▶ The exercise: Give again, word for word, each line from the top of the listing through the line that holds "points, faces), collection)".

## START Data lines

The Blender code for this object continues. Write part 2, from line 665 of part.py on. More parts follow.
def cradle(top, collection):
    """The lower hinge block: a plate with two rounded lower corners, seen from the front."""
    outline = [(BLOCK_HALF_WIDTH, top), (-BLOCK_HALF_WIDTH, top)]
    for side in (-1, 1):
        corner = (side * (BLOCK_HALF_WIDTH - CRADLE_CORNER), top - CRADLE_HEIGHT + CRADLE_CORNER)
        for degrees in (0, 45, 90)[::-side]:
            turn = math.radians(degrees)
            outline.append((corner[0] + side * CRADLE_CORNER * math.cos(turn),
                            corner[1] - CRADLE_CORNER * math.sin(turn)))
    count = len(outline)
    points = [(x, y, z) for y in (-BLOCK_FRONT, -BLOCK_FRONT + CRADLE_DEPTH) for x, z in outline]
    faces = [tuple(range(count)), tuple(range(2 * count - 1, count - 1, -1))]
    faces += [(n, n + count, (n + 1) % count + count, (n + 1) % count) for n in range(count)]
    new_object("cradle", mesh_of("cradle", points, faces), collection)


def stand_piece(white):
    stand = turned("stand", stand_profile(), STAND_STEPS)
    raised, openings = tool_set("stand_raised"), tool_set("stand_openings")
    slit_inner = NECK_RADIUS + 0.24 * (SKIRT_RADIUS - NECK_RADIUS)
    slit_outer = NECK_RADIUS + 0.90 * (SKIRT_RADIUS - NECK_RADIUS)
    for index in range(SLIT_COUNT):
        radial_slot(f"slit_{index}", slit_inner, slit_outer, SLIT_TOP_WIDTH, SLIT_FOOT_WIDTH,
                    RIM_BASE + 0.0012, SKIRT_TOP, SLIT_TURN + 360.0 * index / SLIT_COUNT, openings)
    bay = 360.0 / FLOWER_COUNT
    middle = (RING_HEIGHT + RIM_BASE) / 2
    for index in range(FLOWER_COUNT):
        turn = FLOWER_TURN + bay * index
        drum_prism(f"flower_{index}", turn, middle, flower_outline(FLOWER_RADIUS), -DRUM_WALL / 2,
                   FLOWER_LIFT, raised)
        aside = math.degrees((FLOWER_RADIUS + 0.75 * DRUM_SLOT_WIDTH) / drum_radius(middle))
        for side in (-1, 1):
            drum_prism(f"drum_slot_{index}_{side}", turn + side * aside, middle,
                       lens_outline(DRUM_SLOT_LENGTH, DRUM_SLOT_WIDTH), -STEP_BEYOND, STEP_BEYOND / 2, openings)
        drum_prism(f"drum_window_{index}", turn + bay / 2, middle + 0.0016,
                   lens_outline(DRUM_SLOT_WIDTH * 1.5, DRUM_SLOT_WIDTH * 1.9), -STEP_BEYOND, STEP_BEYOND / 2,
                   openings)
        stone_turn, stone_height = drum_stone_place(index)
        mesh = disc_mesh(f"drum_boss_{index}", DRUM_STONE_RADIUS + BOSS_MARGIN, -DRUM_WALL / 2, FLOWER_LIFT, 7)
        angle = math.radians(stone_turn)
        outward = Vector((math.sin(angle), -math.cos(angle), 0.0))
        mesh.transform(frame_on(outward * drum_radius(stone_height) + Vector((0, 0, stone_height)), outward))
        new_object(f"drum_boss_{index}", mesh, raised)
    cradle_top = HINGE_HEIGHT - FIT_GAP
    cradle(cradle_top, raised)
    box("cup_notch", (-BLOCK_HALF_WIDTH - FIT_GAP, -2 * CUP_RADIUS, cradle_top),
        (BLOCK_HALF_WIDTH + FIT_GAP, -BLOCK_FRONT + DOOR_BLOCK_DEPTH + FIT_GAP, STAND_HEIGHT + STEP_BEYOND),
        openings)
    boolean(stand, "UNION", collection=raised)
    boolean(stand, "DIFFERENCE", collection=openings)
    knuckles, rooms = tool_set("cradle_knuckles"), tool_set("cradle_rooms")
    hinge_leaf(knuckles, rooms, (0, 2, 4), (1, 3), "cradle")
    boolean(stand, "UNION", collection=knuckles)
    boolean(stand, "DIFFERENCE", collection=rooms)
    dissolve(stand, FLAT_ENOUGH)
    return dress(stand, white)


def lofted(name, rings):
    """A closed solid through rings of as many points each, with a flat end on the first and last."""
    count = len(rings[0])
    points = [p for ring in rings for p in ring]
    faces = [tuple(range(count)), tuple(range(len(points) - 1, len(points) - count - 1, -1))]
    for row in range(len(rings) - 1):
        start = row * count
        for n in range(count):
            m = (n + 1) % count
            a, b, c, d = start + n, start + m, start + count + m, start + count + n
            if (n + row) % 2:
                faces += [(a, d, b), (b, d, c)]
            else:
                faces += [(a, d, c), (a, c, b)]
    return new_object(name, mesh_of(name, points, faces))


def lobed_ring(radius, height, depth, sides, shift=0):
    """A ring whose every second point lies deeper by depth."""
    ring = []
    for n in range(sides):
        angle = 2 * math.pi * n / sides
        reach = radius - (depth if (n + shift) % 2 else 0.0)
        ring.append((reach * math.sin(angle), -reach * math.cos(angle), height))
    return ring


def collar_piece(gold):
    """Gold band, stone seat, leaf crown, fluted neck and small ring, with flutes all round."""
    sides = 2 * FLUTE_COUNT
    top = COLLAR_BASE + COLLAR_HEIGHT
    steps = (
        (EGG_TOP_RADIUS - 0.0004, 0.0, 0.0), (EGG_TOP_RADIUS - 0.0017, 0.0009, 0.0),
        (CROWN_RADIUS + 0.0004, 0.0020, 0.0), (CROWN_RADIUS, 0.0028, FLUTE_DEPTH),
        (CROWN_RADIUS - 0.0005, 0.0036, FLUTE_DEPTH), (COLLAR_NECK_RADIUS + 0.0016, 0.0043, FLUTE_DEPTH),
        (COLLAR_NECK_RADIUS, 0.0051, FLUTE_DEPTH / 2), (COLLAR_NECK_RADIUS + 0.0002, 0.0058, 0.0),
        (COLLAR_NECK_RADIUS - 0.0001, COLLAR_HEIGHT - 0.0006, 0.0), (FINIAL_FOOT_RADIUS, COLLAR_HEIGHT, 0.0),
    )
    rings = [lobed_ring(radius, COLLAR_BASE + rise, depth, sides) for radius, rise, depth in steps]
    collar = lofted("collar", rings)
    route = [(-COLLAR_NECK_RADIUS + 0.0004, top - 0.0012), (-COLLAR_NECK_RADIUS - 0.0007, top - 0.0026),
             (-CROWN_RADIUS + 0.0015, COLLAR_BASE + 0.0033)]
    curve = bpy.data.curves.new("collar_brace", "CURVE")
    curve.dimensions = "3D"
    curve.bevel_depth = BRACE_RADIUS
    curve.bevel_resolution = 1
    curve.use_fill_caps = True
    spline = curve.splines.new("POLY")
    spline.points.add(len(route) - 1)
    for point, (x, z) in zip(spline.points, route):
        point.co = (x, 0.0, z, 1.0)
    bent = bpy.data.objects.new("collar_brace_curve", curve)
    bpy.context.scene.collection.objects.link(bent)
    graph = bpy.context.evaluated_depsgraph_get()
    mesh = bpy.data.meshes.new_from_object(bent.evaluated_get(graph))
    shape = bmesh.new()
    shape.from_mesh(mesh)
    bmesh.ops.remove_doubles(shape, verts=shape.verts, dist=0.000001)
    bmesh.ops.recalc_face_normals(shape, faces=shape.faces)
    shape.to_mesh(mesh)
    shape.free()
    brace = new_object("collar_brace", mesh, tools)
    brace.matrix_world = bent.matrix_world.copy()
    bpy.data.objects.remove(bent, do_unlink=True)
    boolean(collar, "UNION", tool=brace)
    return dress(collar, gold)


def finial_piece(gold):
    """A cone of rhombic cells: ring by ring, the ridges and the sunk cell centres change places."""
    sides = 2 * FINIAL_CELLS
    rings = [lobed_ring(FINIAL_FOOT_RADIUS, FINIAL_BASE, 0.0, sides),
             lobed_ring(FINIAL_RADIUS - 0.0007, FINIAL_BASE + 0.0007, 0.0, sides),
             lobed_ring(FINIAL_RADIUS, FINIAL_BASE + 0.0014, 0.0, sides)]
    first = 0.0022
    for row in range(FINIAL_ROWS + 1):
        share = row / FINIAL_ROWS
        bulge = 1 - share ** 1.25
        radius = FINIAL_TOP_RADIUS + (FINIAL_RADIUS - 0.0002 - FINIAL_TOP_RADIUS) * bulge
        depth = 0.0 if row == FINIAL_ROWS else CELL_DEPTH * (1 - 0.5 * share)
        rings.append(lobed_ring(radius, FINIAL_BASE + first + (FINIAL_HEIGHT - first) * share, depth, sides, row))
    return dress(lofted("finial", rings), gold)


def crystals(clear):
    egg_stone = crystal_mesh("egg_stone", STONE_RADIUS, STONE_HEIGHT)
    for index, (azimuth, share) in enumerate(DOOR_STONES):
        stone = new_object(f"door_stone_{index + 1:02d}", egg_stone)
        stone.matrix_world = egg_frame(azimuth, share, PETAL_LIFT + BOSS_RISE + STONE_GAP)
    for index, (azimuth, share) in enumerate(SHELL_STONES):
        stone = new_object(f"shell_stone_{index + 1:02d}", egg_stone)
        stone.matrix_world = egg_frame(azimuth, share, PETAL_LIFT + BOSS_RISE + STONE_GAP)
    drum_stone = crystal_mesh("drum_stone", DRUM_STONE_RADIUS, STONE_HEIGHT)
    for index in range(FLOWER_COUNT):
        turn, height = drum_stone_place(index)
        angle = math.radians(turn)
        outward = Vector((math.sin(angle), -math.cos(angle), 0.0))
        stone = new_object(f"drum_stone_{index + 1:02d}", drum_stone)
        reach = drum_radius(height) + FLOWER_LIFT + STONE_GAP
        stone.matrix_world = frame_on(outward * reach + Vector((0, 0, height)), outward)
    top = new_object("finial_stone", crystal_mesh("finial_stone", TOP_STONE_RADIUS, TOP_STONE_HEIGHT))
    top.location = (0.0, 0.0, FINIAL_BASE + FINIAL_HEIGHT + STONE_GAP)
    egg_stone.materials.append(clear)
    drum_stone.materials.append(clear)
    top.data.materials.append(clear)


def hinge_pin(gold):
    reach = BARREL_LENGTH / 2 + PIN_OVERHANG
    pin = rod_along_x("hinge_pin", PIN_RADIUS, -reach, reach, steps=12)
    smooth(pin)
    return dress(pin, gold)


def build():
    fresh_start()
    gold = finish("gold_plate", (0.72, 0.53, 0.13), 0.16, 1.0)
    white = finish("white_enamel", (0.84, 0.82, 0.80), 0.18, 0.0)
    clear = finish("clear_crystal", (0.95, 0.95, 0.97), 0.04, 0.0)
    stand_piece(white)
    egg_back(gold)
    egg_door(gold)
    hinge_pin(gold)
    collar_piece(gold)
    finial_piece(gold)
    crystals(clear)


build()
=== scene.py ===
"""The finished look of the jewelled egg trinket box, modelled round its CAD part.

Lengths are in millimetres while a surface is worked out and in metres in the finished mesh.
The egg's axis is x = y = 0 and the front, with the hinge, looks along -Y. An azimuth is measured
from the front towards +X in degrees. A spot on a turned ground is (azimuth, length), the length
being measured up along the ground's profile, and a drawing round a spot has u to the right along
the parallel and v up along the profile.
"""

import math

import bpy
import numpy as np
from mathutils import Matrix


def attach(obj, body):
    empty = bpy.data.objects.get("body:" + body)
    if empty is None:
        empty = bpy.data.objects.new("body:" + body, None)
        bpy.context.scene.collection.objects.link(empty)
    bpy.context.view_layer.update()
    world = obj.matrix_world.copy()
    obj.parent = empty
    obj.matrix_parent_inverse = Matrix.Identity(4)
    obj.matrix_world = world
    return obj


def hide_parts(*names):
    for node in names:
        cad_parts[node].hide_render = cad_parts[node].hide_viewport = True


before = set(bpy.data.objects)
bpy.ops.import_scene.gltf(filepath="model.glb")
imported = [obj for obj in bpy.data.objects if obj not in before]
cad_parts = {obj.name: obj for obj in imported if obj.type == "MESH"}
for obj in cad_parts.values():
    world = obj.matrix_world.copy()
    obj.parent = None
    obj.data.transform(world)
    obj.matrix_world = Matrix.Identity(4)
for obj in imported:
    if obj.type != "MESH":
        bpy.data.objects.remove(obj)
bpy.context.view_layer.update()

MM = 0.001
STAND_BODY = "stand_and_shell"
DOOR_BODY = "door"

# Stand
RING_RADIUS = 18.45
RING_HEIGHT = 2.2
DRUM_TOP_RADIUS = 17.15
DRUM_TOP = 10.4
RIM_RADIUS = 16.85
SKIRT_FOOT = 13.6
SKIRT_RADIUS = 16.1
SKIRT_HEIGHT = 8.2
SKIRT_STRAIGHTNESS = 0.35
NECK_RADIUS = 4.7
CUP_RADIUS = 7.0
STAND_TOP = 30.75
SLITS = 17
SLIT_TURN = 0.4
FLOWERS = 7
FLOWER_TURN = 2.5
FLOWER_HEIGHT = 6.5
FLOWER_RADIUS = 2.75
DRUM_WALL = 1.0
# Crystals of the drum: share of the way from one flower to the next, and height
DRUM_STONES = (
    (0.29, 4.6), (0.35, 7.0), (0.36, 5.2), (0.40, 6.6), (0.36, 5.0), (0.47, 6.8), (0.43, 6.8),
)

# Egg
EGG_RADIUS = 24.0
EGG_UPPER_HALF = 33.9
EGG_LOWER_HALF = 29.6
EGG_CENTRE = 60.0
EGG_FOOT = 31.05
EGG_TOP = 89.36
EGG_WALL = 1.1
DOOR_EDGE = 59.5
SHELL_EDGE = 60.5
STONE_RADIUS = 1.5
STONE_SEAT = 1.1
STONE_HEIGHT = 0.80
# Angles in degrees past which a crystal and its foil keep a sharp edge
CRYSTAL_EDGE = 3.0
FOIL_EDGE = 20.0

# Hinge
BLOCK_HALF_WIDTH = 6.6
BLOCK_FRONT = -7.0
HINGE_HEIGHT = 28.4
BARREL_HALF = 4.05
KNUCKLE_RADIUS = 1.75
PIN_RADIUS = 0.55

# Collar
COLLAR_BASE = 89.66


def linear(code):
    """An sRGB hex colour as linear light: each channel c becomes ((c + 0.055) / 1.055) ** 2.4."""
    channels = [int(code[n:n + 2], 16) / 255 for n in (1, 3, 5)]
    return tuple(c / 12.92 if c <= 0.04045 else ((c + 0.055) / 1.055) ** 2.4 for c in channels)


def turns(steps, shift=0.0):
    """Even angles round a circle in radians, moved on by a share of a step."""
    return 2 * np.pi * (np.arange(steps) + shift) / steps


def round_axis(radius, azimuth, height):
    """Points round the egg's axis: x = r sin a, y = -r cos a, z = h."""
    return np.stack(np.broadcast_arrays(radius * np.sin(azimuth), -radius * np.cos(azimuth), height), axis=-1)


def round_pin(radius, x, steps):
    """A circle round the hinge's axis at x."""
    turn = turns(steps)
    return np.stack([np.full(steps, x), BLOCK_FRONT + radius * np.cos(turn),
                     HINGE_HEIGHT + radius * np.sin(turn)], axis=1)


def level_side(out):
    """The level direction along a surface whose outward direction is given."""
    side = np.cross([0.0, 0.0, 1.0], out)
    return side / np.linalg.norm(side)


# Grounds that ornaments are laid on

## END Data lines

▶ The response:
The Blender code for this object continues. Write part 2, from line 665 of part.py on. More parts follow.
def cradle(top, collection):
    """The lower hinge block: a plate with two rounded lower corners, seen from the front."""
    outline = [(BLOCK_HALF_WIDTH, top), (-BLOCK_HALF_WIDTH, top)]
    for side in (-1, 1):
        corner = (side * (BLOCK_HALF_WIDTH - CRADLE_CORNER), top - CRADLE_HEIGHT + CRADLE_CORNER)
        for degrees in (0, 45, 90)[::-side]:
            turn = math.radians(degrees)
            outline.append((corner[0] + side * CRADLE_CORNER * math.cos(turn),
                            corner[1] - CRADLE_CORNER * math.sin(turn)))
    count = len(outline)
    points = [(x, y, z) for y in (-BLOCK_FRONT, -BLOCK_FRONT + CRADLE_DEPTH) for x, z in outline]
    faces = [tuple(range(count)), tuple(range(2 * count - 1, count - 1, -1))]
    faces += [(n, n + count, (n + 1) % count + count, (n + 1) % count) for n in range(count)]
    new_object("cradle", mesh_of("cradle", points, faces), collection)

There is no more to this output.